§ **REQUIRED TASK**: Read the listing below and copy out every line that holds "objects".
━━ DATA SHOWN ━━
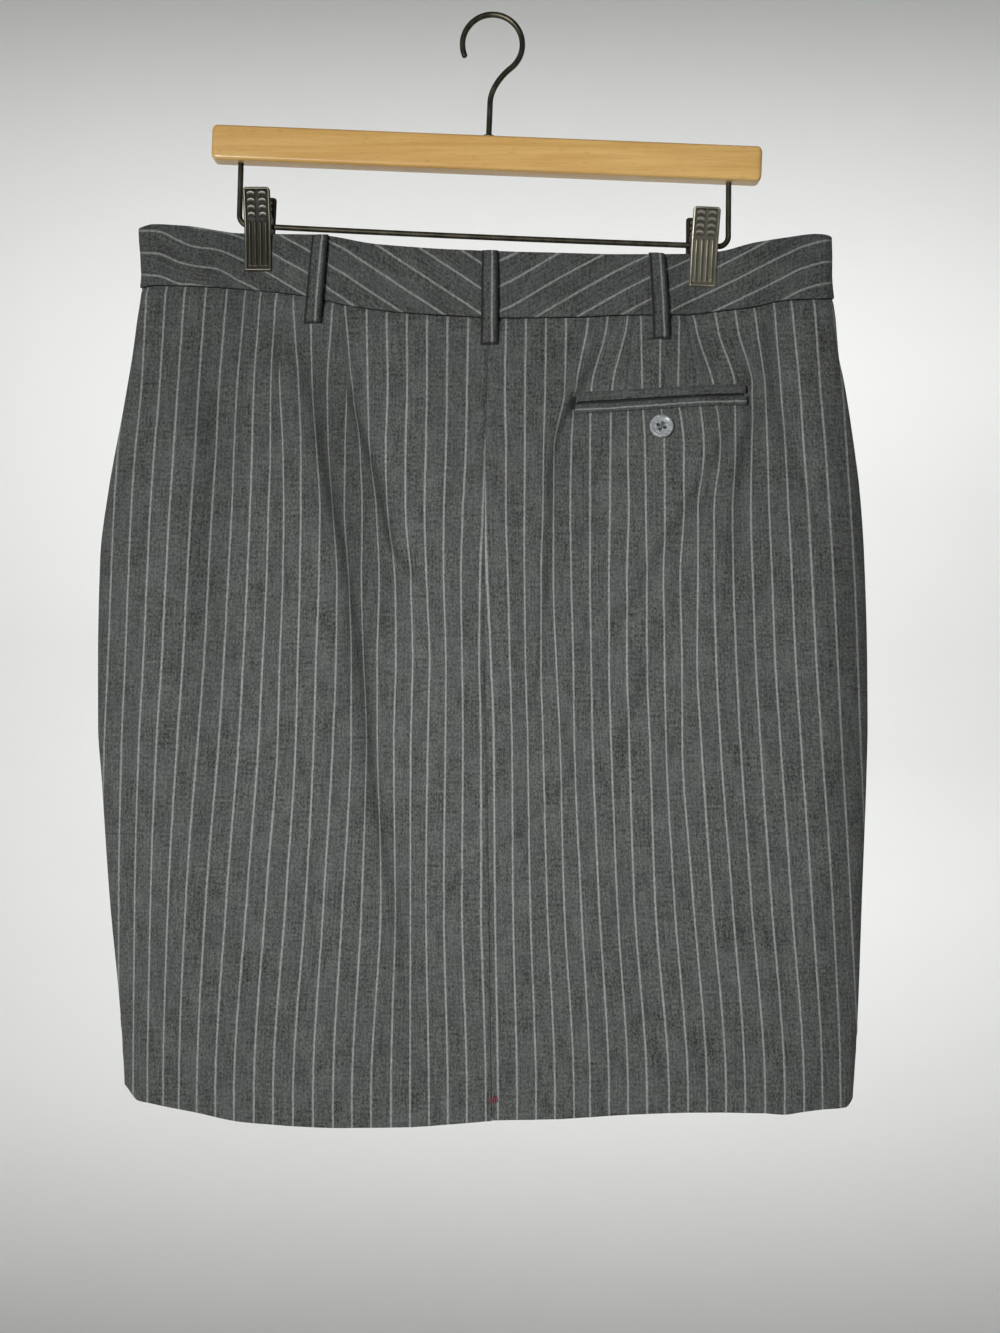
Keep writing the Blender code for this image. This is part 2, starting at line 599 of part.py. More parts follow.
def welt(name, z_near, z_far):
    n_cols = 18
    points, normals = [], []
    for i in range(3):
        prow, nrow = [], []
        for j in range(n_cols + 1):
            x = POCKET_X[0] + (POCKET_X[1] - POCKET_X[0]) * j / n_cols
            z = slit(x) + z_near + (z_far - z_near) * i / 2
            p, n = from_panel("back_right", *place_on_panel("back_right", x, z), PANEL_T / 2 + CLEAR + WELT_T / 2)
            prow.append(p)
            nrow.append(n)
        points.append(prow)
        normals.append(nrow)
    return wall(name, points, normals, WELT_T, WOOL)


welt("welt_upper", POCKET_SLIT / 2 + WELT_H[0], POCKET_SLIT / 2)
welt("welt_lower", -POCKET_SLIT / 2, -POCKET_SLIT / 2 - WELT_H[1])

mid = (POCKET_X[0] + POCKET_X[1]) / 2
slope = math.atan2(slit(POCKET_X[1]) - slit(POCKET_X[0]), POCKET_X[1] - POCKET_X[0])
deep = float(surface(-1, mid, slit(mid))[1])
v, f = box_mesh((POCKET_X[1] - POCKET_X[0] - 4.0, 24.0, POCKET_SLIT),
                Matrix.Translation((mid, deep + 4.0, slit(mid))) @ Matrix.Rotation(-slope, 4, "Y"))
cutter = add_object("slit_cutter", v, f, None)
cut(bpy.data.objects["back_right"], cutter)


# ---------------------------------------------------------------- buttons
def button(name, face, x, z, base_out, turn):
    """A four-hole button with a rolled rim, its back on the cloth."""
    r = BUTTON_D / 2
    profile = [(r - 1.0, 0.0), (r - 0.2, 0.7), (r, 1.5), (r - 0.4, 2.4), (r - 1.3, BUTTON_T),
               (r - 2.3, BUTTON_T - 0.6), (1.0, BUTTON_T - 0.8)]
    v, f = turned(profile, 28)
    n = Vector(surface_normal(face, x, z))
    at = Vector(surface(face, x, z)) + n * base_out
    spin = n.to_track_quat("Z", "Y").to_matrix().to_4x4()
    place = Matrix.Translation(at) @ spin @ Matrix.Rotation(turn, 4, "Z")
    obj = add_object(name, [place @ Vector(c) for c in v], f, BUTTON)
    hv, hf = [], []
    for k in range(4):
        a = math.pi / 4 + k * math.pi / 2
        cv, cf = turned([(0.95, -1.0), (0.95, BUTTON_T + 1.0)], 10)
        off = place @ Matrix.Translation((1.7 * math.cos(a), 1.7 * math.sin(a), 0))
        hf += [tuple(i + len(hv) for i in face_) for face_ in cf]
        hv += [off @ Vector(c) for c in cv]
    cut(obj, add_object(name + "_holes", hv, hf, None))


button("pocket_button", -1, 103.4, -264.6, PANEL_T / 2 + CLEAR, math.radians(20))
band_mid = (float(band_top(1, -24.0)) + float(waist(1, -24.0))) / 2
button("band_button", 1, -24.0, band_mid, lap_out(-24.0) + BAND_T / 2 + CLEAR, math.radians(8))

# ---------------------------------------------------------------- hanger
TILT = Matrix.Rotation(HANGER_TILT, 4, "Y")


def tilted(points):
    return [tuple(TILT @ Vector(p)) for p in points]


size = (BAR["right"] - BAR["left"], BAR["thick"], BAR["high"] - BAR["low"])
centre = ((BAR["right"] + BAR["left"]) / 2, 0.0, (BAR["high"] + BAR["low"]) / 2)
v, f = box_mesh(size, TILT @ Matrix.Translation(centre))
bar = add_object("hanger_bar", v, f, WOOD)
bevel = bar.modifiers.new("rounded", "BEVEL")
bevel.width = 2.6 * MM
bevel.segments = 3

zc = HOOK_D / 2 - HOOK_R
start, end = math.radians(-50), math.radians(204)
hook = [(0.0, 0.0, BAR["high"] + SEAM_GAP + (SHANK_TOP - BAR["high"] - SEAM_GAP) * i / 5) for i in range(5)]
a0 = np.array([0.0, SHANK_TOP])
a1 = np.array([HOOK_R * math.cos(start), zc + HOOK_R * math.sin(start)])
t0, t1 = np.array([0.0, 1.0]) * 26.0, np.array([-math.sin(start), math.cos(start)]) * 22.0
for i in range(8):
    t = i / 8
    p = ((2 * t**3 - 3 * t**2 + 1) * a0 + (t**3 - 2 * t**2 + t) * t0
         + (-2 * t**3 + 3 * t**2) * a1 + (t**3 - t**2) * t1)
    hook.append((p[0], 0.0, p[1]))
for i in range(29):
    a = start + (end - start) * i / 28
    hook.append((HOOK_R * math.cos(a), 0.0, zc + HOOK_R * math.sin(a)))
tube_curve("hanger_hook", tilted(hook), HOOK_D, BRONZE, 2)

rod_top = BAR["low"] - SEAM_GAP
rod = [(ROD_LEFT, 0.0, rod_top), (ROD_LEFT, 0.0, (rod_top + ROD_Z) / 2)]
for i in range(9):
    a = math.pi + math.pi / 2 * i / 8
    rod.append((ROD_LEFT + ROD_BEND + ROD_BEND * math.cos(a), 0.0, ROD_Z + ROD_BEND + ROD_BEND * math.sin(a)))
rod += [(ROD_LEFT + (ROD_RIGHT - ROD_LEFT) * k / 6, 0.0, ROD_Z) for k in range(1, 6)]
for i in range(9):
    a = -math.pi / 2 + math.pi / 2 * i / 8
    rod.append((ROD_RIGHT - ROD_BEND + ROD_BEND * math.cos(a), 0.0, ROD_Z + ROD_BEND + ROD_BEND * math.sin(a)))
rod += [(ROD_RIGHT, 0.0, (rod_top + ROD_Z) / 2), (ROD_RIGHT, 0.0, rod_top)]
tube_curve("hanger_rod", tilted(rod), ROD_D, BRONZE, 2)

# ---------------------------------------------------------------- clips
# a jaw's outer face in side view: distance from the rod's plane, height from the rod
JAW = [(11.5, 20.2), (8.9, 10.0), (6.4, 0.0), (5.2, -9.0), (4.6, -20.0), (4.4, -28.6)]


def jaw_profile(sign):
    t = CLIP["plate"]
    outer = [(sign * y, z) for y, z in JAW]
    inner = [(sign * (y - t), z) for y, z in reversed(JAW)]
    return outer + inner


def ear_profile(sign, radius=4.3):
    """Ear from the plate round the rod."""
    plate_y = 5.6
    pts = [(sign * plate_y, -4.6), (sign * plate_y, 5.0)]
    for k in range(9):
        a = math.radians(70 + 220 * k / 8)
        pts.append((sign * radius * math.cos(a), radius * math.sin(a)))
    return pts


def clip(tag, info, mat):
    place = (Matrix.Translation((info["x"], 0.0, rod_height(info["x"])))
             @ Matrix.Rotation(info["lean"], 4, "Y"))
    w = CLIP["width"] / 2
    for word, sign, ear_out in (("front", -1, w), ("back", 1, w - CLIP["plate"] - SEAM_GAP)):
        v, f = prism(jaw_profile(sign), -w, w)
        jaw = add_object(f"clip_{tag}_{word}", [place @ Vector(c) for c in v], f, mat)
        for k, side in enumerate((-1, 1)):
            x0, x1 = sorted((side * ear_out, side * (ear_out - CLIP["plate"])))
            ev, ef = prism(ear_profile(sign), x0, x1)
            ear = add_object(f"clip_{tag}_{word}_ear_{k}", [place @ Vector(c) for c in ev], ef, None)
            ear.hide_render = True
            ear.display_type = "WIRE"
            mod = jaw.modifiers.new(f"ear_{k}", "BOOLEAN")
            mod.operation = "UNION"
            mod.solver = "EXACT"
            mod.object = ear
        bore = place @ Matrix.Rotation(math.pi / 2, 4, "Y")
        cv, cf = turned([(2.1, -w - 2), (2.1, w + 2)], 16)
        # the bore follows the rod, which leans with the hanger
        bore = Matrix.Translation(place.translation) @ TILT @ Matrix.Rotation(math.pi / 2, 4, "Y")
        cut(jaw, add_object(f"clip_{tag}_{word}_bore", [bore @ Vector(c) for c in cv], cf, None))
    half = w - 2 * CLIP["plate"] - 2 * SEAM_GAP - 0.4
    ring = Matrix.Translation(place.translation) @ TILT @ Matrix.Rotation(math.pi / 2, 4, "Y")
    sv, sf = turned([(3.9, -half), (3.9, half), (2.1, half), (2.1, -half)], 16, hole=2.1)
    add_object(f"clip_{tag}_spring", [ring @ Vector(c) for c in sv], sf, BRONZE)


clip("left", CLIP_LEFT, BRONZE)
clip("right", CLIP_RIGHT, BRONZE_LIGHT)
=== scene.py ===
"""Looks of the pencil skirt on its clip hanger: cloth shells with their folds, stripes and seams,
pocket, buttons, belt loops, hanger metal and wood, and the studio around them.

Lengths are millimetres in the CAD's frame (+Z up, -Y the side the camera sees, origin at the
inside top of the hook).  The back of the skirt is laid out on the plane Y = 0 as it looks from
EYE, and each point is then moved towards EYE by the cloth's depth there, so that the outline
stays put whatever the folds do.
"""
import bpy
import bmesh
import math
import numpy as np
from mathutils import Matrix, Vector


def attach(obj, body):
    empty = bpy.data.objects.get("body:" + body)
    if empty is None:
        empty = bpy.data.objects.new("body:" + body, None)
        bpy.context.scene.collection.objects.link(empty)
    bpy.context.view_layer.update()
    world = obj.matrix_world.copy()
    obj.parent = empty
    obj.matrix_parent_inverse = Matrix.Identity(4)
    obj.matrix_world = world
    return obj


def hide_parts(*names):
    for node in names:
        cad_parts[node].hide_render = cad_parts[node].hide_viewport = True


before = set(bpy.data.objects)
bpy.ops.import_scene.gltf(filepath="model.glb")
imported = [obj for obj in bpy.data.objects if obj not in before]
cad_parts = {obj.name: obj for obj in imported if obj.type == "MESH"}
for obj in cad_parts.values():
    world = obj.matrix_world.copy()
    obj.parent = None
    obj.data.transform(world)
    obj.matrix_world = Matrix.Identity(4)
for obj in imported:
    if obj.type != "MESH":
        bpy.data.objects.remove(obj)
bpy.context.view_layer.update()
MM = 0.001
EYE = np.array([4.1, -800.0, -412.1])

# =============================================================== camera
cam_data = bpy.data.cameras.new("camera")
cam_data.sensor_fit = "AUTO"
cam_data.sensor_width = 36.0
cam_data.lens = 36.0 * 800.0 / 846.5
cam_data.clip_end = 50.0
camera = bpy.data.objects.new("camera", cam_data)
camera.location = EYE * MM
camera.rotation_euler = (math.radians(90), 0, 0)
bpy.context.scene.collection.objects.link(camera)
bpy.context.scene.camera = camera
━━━
§ **EXERCISE OUTPUT**:
cut(bpy.data.objects["back_right"], cutter)
    empty = bpy.data.objects.get("body:" + body)
        empty = bpy.data.objects.new("body:" + body, None)
        bpy.context.scene.collection.objects.link(empty)
before = set(bpy.data.objects)
imported = [obj for obj in bpy.data.objects if obj not in before]
        bpy.data.objects.remove(obj)
camera = bpy.data.objects.new("camera", cam_data)
bpy.context.scene.collection.objects.link(camera)